Wise herself plays Alice, as a harried thirty-something mother of Carol, played alternately by Jesse Olivia Hyde McLaughlin or Jenna Spencer, both local 5th graders with experience at the Wheelock Family Theatre. Regional actor Derek Stearns, who toured the show before, plays her husband, whose pet name for his wife is "boojum"--the real identity of the snark. The show takes place on the evening he is to receive an important literary award. Carol wants to be read to from "Through the Looking Glass', and the babysitter's late. After Daddy leaves so as not to be late, Alice dives through her looking glass, which has been showing her new wrinkles, with a little help from Will Cabell. This veteran URT performer, their former tech director, and head of his own Starbird Puppet Theatre, seen a month ago as the older actor in "A Life in the Theatre" first appears as Lewis Carroll himself, stepping out of a grandfather clock. During the course of the show Cabell appears as the March Hare, the Frog Footman, and the Duchess. As Carroll he also manipulates a half-sized puppet of the heroine, an even larger one of the Red Queen, and several giant figures seen over the set as well as being key to such multi-operator figures as Humpty Dumpty and the Caterpillar. And of course he plays Tweedle Dee to Stearn's Tweedle Dum. URT actor/puppeteers have to be versatile.
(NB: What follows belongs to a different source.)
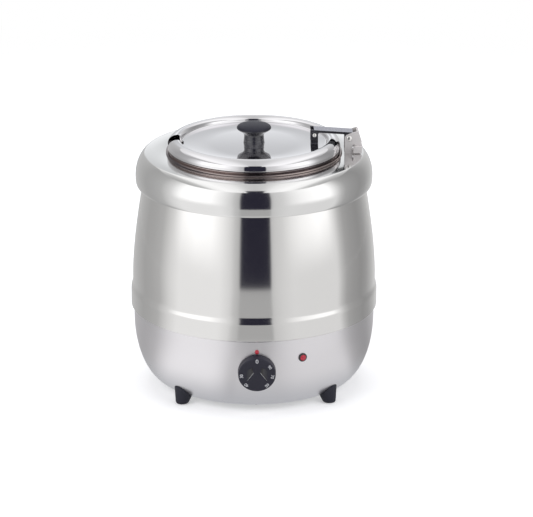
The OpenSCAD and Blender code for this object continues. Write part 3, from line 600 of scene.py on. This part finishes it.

Stearns plays the White Rabbit--of course--plus the Mad Hatter, Humpty, and various handpuppets, The three adult actors, all Equity, plus Carol are joined by four to six young actors from the community recruited for the show. For this run, these are Aviva Hamavid, Salina Heredia, Nathan King, Marko Lathko, Quiana McDaniel, Samara Powell, Cameron Ramas, Allysa Sahagian, and Olivia Wise. Olivia's sister Eliza Rose Fichter was the original Carol. This busy squad are called the Dream Children, playing bit parts such as the Playing Cards/Croquet Wickets, moving scenery and joining Carol as she flits through Wonderland ahead of her mother. Working offstage and on during the show is current technical director, Sarah Scheuble, a recent graduate from the UConn Puppetry program.

The many scenes in this show--at least three dozen--would not be possible without Will Cabell's ingenious patented scene change method. Using heavy weight fiberglass tent pole he constructed flexible arches which go over the playing area plus one behind which supports either a backdrop or a shadow screen. All the scenery, designed and painted by internationally known muralist David Fichter, the company's main designer, is executed on silk and pocketed to slide up and over the set. Each arch holds several scenes connected as necessary by silk tubes. The cast, whether adults or children, can change these units quickly by sliding them back and forth for a truly magical effect. Because they are flexible the arches can also be bent down, to form scenes such as Humpty Dumpty’s wall.

Add to this versatility breathtaking puppets created by various artists and puppet builders, projected white and colored shadows, plus a constant change of scale mirroring Alice's adventures, and the result is sheer wonder. The URT has produced some gorgeous large scale shadow shows for symphony performances, plus historical and educational efforts for school touring. But "Alice..." takes their sophisticated techniques to a new level, especially under Greg Smucker’s direction. It's good to have the show back.

As well as appearing in legitimate dramas such as "Trust" for Sugan and "The Real Thing" at the New Rep, Wise has involved the URT in co-producing the annual Woman on Top Theatre Festival, celebrating new works by New England women working in the theatre coming up later this season at the BCA. She also tours Melinda Lopez's literacy play, "How Do you Spell Hope?", often with Dorian Christian-Baucum, who just finished "Blues for an Alabama Sky" for Our Place at the BCA. The two will be seen at the Y in March.

This production also marks the renovation of Durrell Hall at the Cambridge YMCA in Central Square. Built for lectures and Chattaqua performances in 1987, this venue has been unavailable since the '50s. The site may become a much sought after mid-sized venue with convenient parking and access to public transportation. URT and the Norah Theatre have been in negotiation with M.I.T. for space in that institution's developments at the bottom at the Square, which seem to be taking forever. If neither of them takes this hall on, there are other companies in town which should consider it.